Lo que le queda a la monarquía son las formas. Las que ya nadie se molesta en respetar. Formas diferentes a las de los demás, sobre todo los que nos gobiernan
Don Juan Carlos lo pagará en la historia y en sus huesos de cucharón de plata. Mientras, queda Felipe VI ahí al frente de esta cosa de discursos y ópera que dicen que se hereda pero uno diría que o te la ganas o te dan el piro pronto. La monarquía no trata de representar unos valores ideales, ejemplares o superiores, sino sólo de solemnizar los valores comunes, que son los valores democráticos. Quizá este cargo simbólico no es necesario, o es contraproducente porque parece que tenemos ahí a un guardián, o porque no es totalmente neutral (por ejemplo, son abiertamente católicos). Quizá, si todo es política, la presidencia del Estado debería ser también política e ideológica. Sin duda esto se llegará a plantear, pero yo preferiría que fuera lejos del fin del mundo y teniendo republicanos de verdad, no de Irán, de Ceaucescu o de Madurito Jr.

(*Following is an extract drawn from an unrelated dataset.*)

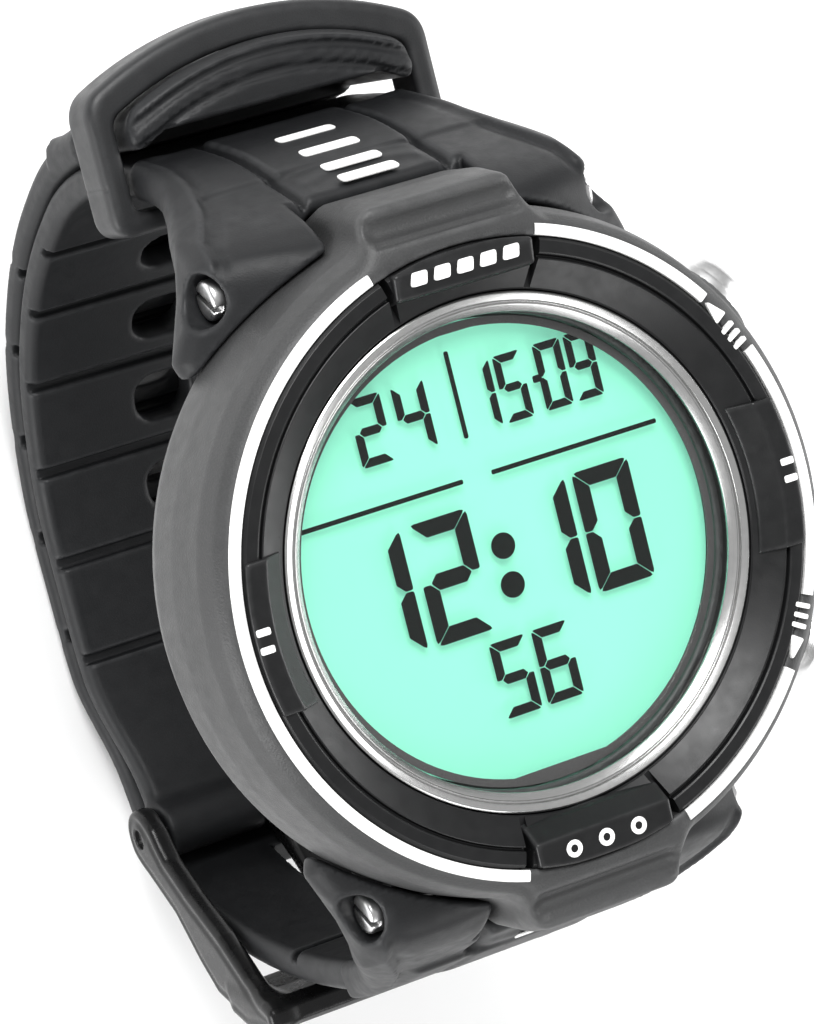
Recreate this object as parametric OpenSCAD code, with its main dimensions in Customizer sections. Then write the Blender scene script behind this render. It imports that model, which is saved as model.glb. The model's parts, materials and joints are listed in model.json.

Lo que le queda a la monarquía son las formas, y por eso el viejo Rey, con su fijación por los muslos rebozados en oro como en un anuncio de perfume o de champán navideños, ya está fuera de ella. Las formas, las que ya nadie se molesta en respetar. Formas completamente diferentes a las de los demás, sobre todo los que nos gobiernan. La monarquía aún puede ser eso, esa solemne ceremonia alrededor de la democracia que les deja con hambre y sin piernas.